Written task: Beginning with the line that contains "make_torso_panels()" and ending with the line that contains "obj.parent = empty", reproduce each line exactly; include both and add nothing.

Modeling code records:
START
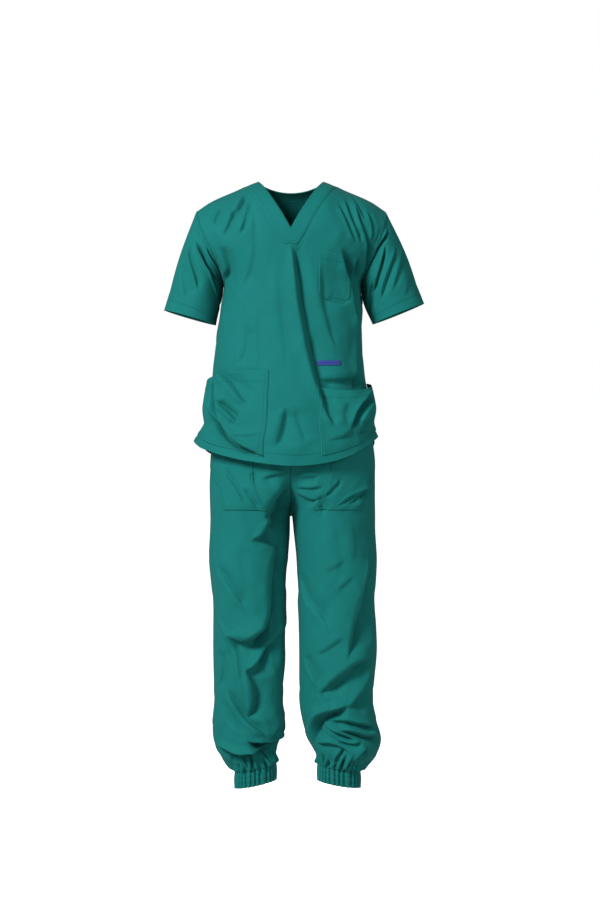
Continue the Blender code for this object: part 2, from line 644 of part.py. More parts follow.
def leg_point(name, side, turned, z, folds=True):
    """Point of a leg: turned from 0 at the side seam to 1 at the inner edge."""
    section = read_table(LEG[name], z)
    turn = math.radians(min(section["turn"], FULL_TURN))
    sign = -1.0 if name == "left" else 1.0
    angle = turn * turned
    radius = (section["outer"] - section["inner"]) / (1.0 - math.cos(turn))
    x = sign * (section["outer"] - radius + radius * math.cos(angle))
    depth = section[side] * math.sin(angle)
    facing = -1.0 if side == "front" else 1.0
    above_foot = z - LEG_FOOT
    gather = smooth_step(1.0 - above_foot / LEG_GATHERS["reach"])
    wave = math.cos(LEG_GATHERS["waves"] * angle + facing * LEG_GATHERS["shift"])
    swing = LEG_GATHERS["depth"] * gather * wave * smooth_step(math.sin(angle) / LEG_GATHERS["side"])
    if folds:
        swing -= fold_depth(LEG_FOLDS[side][name], x, z) * smooth_step(math.sin(angle) / LEG_FOLD_SIDE)
    outward = Vector((sign * math.cos(angle), facing * math.sin(angle), 0.0))
    cuff = CUFFS[name]
    tip = cuff["tilt"] * (x - cuff["middle"][0]) * smooth_step(1.0 - above_foot / LEG_TIP_REACH)
    base = Vector((x, section["middle"] + facing * (depth + SEAM_GAP / 2), z + tip))
    return base + outward * swing


def leg_heights():
    """Heights of the rows of points from the cuff up: closer at the crotch and above the cuff."""
    heights = [LEG_TOP]
    for foot, rows in LEG_STRETCHES[1:]:
        heights += spread(heights[-1], foot, rows)
    return heights[::-1]


def make_legs():
    heights = leg_heights()
    for name in LEG:
        for side, count in LEG_COLUMNS_ROUND.items():
            turns = [i / count for i in range(count + 1)]
            grid = [[leg_point(name, side, turned, z) for turned in turns] for z in heights]
            title = "leg_" + side + "_" + name
            panels[title] = (grid, turns, heights)
            if (name == "left") != (side == "front"):
                grid = [row[::-1] for row in grid]
            cloth_piece(title, grid, cloth_material("green_" + title, GREEN))


def make_waistband():
    top, bottom = WAISTBAND["top"], WAISTBAND["bottom"]
    count = WAISTBAND_SIDES
    grid = []
    for z in (bottom, (top + bottom) / 2, top):
        row = []
        for i in range(count + 1):
            angle = 2.0 * math.pi * (i % count) / count
            name = "left" if math.cos(angle) < 0.0 else "right"
            section = read_table(LEG[name], bottom)
            depth = section["front" if math.sin(angle) < 0.0 else "back"]
            row.append(Vector((section["outer"] * math.cos(angle), depth * math.sin(angle), z)))
        grid.append(row)
    cloth_piece("waistband", grid, cloth_material("green_waistband", GREEN), closed=True)


def make_side_pockets():
    """Patches on the front of the thighs with a slanting mouth at the side seam."""
    size = SIDE_POCKETS
    for name in LEG:
        sign = -1.0 if name == "left" else 1.0
        panel = panels["leg_front_" + name]
        heights = panel[2]
        grid = []
        for z in patch_lines(heights, size["bottom"], size["top"]):
            slant = smooth_step((size["mouth_top"] - z) / size["mouth_height"])
            outer = size["mouth"] + (size["foot"] - size["mouth"]) * slant
            row = []
            for turned in [outer] + spread(outer, size["inner"], SIDE_POCKET_COLUMNS):
                normal = surface_normal(lambda a, b: leg_point(name, "front", a, b, folds=False),
                                        turned, z) * -sign
                gape = size["gape"] * (SIDE_POCKETS["even"] - turned)
                row.append(grid_point(panel, turned, z) + normal * (LAY_LIFT + LAY_EASE + gape))
            grid.append(row if sign < 0 else row[::-1])
        cloth_piece("side_pocket_" + name, grid, cloth_material("green_side_pocket_" + name, GREEN))


def make_cuffs():
    """Elastic cuffs drawn into even ribs, tipped with the ankle."""
    count = CUFF_RIBS * POINTS_PER_RIB
    for name, size in CUFFS.items():
        centre_x, centre_y = size["middle"]
        grid = []
        for drop in CUFF_DROPS:
            row = []
            for i in range(count + 1):
                angle = 2.0 * math.pi * (i % count) / count
                swell = CUFF_SWELL * math.sin(math.pi * drop)
                ripple = CUFF_RIB_DEPTH * math.cos(CUFF_RIBS * angle) + swell
                x = centre_x + (size["half_width"] + ripple) * math.cos(angle)
                y = centre_y + (size["half_depth"] + ripple) * math.sin(angle)
                z = LEG_FOOT - SEAM_GAP - WALL / 2 - CUFF_HEIGHT * drop + size["tilt"] * (x - centre_x)
                row.append(Vector((x, y, z)))
            grid.append(row)
        cloth_piece("cuff_" + name, grid, cloth_material("green_cuff_" + name, GREEN), closed=True)


for old in list(bpy.data.objects):
    bpy.data.objects.remove(old, do_unlink=True)
suit = bpy.data.collections.new("scrub_suit")
panels = {}      # points of each panel, for what lies on it
bpy.context.scene.collection.children.link(suit)

make_torso_panels()
make_sleeves()
make_neck_band()
make_chest_pocket()
make_hip_pockets()
make_label()
make_legs()
make_waistband()
make_side_pockets()
make_cuffs()
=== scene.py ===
import math

import bmesh
import bpy
import numpy as np
from mathutils import Matrix, Vector


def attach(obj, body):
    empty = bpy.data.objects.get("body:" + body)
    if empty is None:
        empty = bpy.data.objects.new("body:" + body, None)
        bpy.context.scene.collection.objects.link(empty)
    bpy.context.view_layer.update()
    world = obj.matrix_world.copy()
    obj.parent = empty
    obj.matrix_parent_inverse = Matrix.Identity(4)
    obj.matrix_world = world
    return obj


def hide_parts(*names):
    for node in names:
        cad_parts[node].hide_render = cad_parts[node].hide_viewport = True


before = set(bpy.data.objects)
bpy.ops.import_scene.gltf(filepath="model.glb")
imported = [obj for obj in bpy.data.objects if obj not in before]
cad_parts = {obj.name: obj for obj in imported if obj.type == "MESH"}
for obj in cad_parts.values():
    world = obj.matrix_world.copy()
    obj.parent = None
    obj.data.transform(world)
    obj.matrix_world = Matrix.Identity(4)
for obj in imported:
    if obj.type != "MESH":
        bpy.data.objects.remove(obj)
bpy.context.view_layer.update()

body = "root"
millimetre = 0.001
sides, names = ("front", "back"), ("left", "right")     # left and right as the camera sees them
facing = {"front": -1.0, "back": 1.0}                   # along y

studio = {
    "camera": (0.0204, -5.4, -0.608), "lens": 95.15, "sensor": 36.0, "farthest": 500.0,
    "floorHeight": -1.5345, "floorSize": 400.0, "floorColour": (0.60, 0.60, 0.60, 1.0), "floorRoughness": 0.7,
    "skyStrength": 1.0, "fillStrength": 0.19, "floorGlow": (0.04, 1.0), "white": (1.0, 1.0, 1.0, 1.0),
    "keyPlace": (-3.1, -3.7, 2.1), "keySize": 1.5, "keyPower": 620.0,
    "sidePlace": (3.3, -2.6, 1.1), "sideSize": 2.0, "sidePower": 100,
    "aim": (0.0, 0.0, -0.65),
}


def addObject(name, data):
    made = bpy.data.objects.new(name, data)
    bpy.context.scene.collection.objects.link(made)
    return made


def areaLight(kind):
    lamp = bpy.data.lights.new(kind + "Light", "AREA")
    lamp.size = studio[kind + "Size"]
    lamp.energy = studio[kind + "Power"]
    holder = addObject(kind + "Light", lamp)
    holder.location = studio[kind + "Place"]
    towards = Vector(studio["aim"]) - holder.location
    holder.rotation_euler = towards.to_track_quat("-Z", "Y").to_euler()


# a new node; its inputs are constants or other nodes' sockets
def node(tree, kind, inputs, **settings):
    made = tree.nodes.new(kind)
    for key, value in settings.items():
        setattr(made, key, value)
    return fill(tree, made, inputs)


def fill(tree, made, inputs):
    for key, value in inputs.items():
        if isinstance(value, bpy.types.NodeSocket):
            tree.links.new(value, made.inputs[key])
        else:
            made.inputs[key].default_value = value
    return made


# the white backdrop is lit on its own, so what it gives and what it shows differ
def shownGlow(tree, given, shown):
    path = node(tree, "ShaderNodeLightPath", {})
    seen = path.outputs["Is Camera Ray"]
    return node(tree, "ShaderNodeMapRange", {"To Min": given, "To Max": shown, "Value": seen}).outputs["Result"]


def buildStudio():
    cameraData = bpy.data.cameras.new("photoCamera")
    cameraData.lens = studio["lens"]
    cameraData.sensor_width = studio["sensor"]
    cameraData.clip_end = studio["farthest"]
    camera = addObject("photoCamera", cameraData)
    camera.location = studio["camera"]
    camera.rotation_euler = (math.pi / 2, 0.0, 0.0)
    bpy.context.scene.camera = camera
    bpy.context.scene.view_settings.view_transform = "Standard"

    sky = bpy.data.worlds.new("whiteStudio")
    sky.use_nodes = True
    tree = sky.node_tree
    glow = shownGlow(tree, studio["fillStrength"], studio["skyStrength"])
    fill(tree, tree.nodes["Background"], {"Color": studio["white"], "Strength": glow})
    bpy.context.scene.world = sky

    bm = bmesh.new()
    bmesh.ops.create_grid(bm, x_segments=2, y_segments=2, size=studio["floorSize"] / 2)
    bmesh.ops.translate(bm, verts=bm.verts, vec=(0.0, 0.0, studio["floorHeight"]))
    mesh = bpy.data.meshes.new("floor")
    bm.to_mesh(mesh)
    bm.free()
    paint = bpy.data.materials.new("palePaint")
    paint.use_nodes = True
    tree = paint.node_tree
    fill(tree, tree.nodes["Principled BSDF"], {
        "Base Color": studio["floorColour"], "Roughness": studio["floorRoughness"],
        "Emission Color": studio["white"], "Emission Strength": shownGlow(tree, *studio["floorGlow"])})
    mesh.materials.append(paint)
    addObject("floor", mesh)
    areaLight("key")
    areaLight("side")


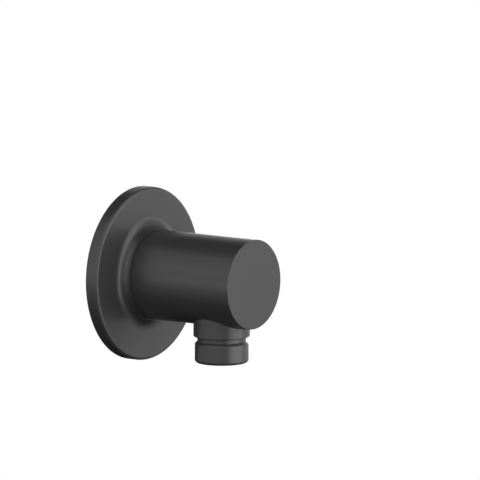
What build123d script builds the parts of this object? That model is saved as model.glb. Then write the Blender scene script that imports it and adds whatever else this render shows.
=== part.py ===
from build123d import *
import math
import os

# Wall outlet elbow for a shower hose: a turned barrel that stands straight out of a round wall
# flange, with a stub below it that carries the hose thread.
# All sizes are millimetres. The origin is the centre of the flange's back, on the finished wall.
# +Y goes into the wall, so the fitting stands out along -Y. +Z is up, and the outlet points down.
# "Distance" means the distance out of the wall. Pieces on the outlet's axis are given by height,
# which is negative below the barrel's axis.

# Threads, drawn over their crests
pipe_thread_diameter = 20.955
grub_thread_diameter = 5.0
thread_clearance = 0.04
pipe_thread_chamfer = 0.9

# Barrel
barrel_diameter = 35.0
barrel_front_distance = 56.3
barrel_back_distance = 0.5
barrel_front_edge_radius = 0.2
barrel_back_chamfer = 0.5

# Outlet stub, turned under the barrel
outlet_distance = 40.7
shoulder_diameter = 22.0
shoulder_end_drop = 3.8
shoulder_edge_radius = 0.2
groove_diameter = 18.95
groove_top_slope_length = 0.8
groove_floor_length = 1.2
hose_thread_length = 7.5
hose_thread_edge_radius = 1.35
saddle_radius = 0.4

# Waterway drilled through the body
inlet_waterway_diameter = 11.5
outlet_waterway_diameter = 11.0
drill_point_angle = 118.0
drill_overrun = 0.4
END
The response:
make_torso_panels()
make_sleeves()
make_neck_band()
make_chest_pocket()
make_hip_pockets()
make_label()
make_legs()
make_waistband()
make_side_pockets()
make_cuffs()
=== scene.py ===
import math

import bmesh
import bpy
import numpy as np
from mathutils import Matrix, Vector


def attach(obj, body):
    empty = bpy.data.objects.get("body:" + body)
    if empty is None:
        empty = bpy.data.objects.new("body:" + body, None)
        bpy.context.scene.collection.objects.link(empty)
    bpy.context.view_layer.update()
    world = obj.matrix_world.copy()
    obj.parent = empty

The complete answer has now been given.